In the 1900s, the pioneer roads were replaced with one of the world's first scenic byways - first with the Columbia River Highway, and later the Mount Hood Loop Highway. These routes brought tourists to the Gorge and Mount Hood in large enough numbers to warrant a string of lodges and roadhouses. Franklin D. Roosevelt traveled up the Hood River Valley in 1938 to dedicate the greatest lodge of them all at Timberline - a favorite product of his Civilian Conservation Corps and Works Progress Administration initiatives.

Today, the remnants of this long human history are preserved in a chaotic crazy quilt of small parks, museums and interpretive sites, and many bits of history are at risk of being lost for lack of funding and a cohesive vision for protecting the historic legacy. National Park status would bring a long-overdue awareness of what is at stake, and a vision for preserving the history of Mount Hood and the Gorge for future generations.

3. Restore Recreation - No other aspect of the various, conflicting missions of the U.S. Forest Service is more out of balance than the agency's response to growing recreational demands. This is in large part because the timber industry held the agency captive for more than half a century, to the extent that much of today's recreational infrastructure is actually a remnant from earlier in the 1900s, when campgrounds, trails, picnic areas, scenic drives and lodges were the focus of public stewardship.
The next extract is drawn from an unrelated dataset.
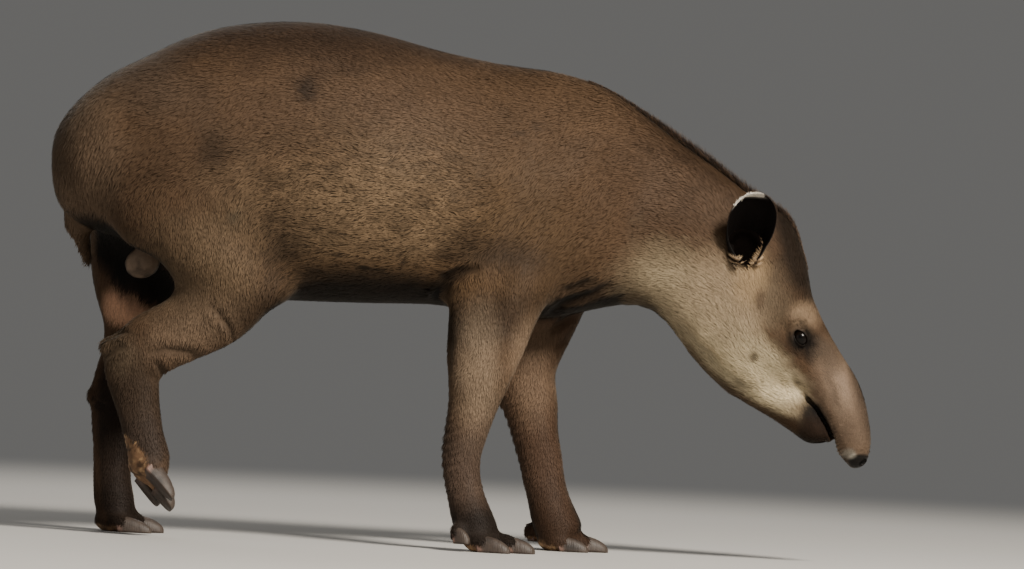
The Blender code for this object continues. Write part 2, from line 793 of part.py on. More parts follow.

Today's trail system is just one-third of the system that was in place in the early 1940s, thanks to decades of logging and road building. But there has also be a near absence of new campgrounds and other recreational facilities, despite rapid population growth in the adjacent Portland metropolitan area. During the next 25 years, the Portland region is expected to gain another million residents, a degree of growth that demand expandedrecreation opportunities. Thus far, the U.S. Forest Service has responded to these pressures by building larger parking lots at trailheads, and paving overused trails. But these are band-aid solutions, and fly in the face of their own research that shows a large majority of visitors to be seeking solitude and escape from urban pressures

Contrary to the U.S. Forest Service claims, there is plenty of money in the Mount Hood National Forest budget to pay for recreation. In fact, most national parks operate with much smaller budgets, so what explains the difference? In reality, the Forest Service has created its own dilemma with the decision to built elaborate networks of logging roads that now represent an enormous maintenance liability. An added expense is the engineering and administrative cost of continued logging, despite the fact that numerous studies have shown that the Forest Service timber programs are losing money, and are subsidized by the taxpayers.

The first step in restoring the recreation focus under the national park proposal is to greatly expand active recreation, including new trails, campground and picnic areas. The Forest Service likes to point to surveys that show use of these facilities declining, but in well-managed state and national parks in the region, the data shows just the opposite trend - as do the common sense measures of crowded trailheads and campgrounds that better meet public needs. It's time for Mount Hood and the Gorge to be competently managed for recreation, given the overwhelming growth in demand that will accompany the region's growth.

Another step in restoring balance to the recreation system will be a long-term vision for how the ski industry is managed on Mount Hood. To date, the Forest Service hasn't seen a ski resort expansion plan that it didn't like, and both the Timberline and Meadows resorts have spilled beyond their logical, natural boundaries to the detriment of the environment and other recreational activities. Curbing this trend will require a break from the "for profit" model that the Forest Service currently rationalizes resort expansion on, and instead, focus on how best to serve the public, while still protecting the scenic and natural legacy of the mountain.

4. Protect the Legacy - Beyond the specifics of how a Mount Hood National Park might be managed is the simple fact that the National Park Service has a clarity in their mission that the Forest Service can never have. While the Forest Service struggles endlessly to be everything to everyone, the Park Service clearly understands their mission to protect natural and cultural places, above all else. The Park Service also has a proven track record in restoration, something the Forest Service has aspired to, but never accomplished on a meaningful scale. In the end, the purpose of the Mount Hood National Park Campaign is to ensure that future generations will know and enjoy Mount Hood and the Columbia Gorge in the same way that we do in our time. Only the Park Service can meet that challenge, and the stakes are too great to allow for anything less.